Built on Facts

The Plot Thickens, and Radiates

Don’t think I’ve forgotten about the falling electron question from a while back. Short version: an accelerating charge radiates. So if you let an electron fall in a gravitational field, it should radiate. But a person (or detector) falling along beside it does not perceive the electron as accelerating and so the electron shouldn’t radiate in their frame. How to reconcile the perspectives?

I didn’t know. Still don’t. I got back to the university and asked a few grad student friends of mine. One had an interesting argument involving vacuum polarizability that the electron will radiate EM waves in one frame but not the other. We couldn’t hash out the details because we were in a restaurant, but even if he was right (I am not convinced) from the semi-classical EM wave perspective that still doesn’t reconcile things from the photon perspective. A counter falling beside the electron will either detect photons or it will not. The best my (very, very smart) friend could offer was to say that “quantum fields in curved space are very weird”, but he had no definite conclusion. I’ll try to ask some professors this week. If anyone here is a Ph.D. who knows something about general relativistic quantum electrodynamics, feel free to chime in!
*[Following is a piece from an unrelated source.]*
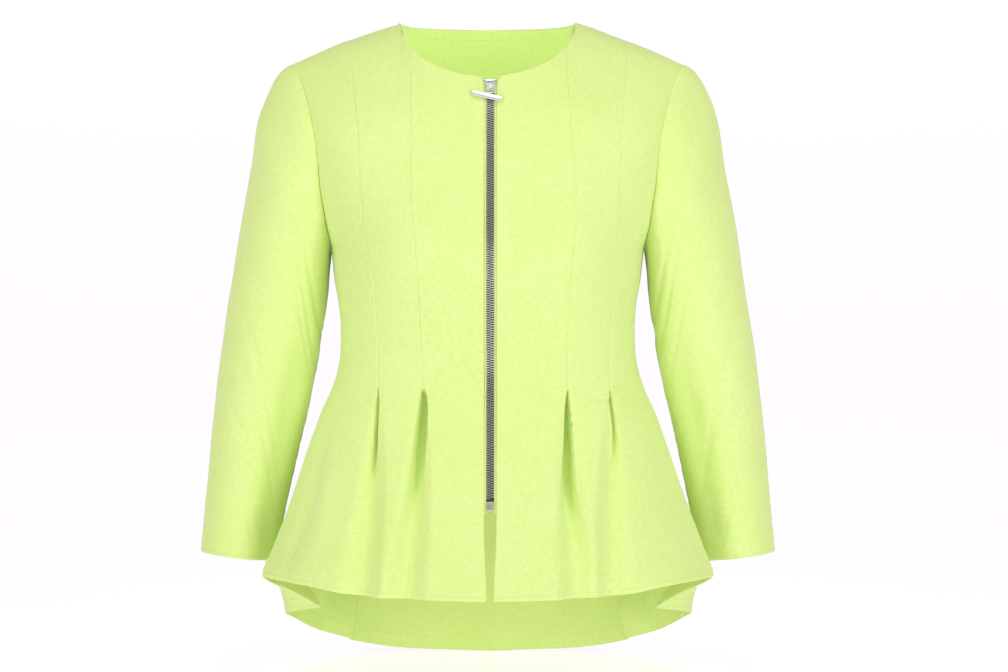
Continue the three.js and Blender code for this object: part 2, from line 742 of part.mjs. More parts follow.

That out of the way, here’s my classes this semester if anyone’s curious. I’m taking two, Classical Mechanics and E&M II (waves, basically). I’m teaching the non-calculus-based intro physics, which is definitely a nice easy assignment. One that’s quite fun to teach, as well. On this site I plan to go over concepts and problems from both the classes I’m teaching and the classes I’m taking.

Off topic and apropos of last Saturday’s post: Yesterday a bunch of grad students and I went to see Death Race. It was about like you’d expect. Anyway, there were posters for upcoming films, and what do you know: both Quantum of Solace and Defiance feature Daniel Craig exercising appropriate trigger discipline! This is a staggering rarity in film posters involving someone carrying a gun. Good for him.

Perfunctory politics: Biden? Ok. Very standard, very safe. Perhaps what he feels he needs. There was exactly one possible interesting choice – a particular senator from New York. Since she was not chosen (assuming the Biden news is accurate), I think McCain can breathe a sigh of relief. If McCain has any political savvy at all, he’ll pick Alaska governor Sarah Palin. I’m not holding my breath.

Have a great weekend! Sunday function is tomorrow, and we’ll be doing an alternate series approximation for a function whose power series fails to converge. Yes, it is EXCITING, darn it!


  1. #1 ppnl
    August 23, 2008

    The falling electron will feel tidal forces as it falls. I assume that it will radiate depending on those tidal forces.

  2. #2 andy.s
    August 23, 2008

    Tidal forces depend on the size of the particle in question.
    Would that be the Compton wavelength?

  3. #3 andy.s
    August 23, 2008

    Oh, and Matt, just out of curiosity, what texts are you using for CM & E&M. Goldstein and Jackson?

  4. #4 Fox
    August 23, 2008

    Undergraduate doubling in math/phys here, but does it matter that (assuming you’re not falling towards an infinitely flat gravitating plane) the observer and the electron will be moving closer together?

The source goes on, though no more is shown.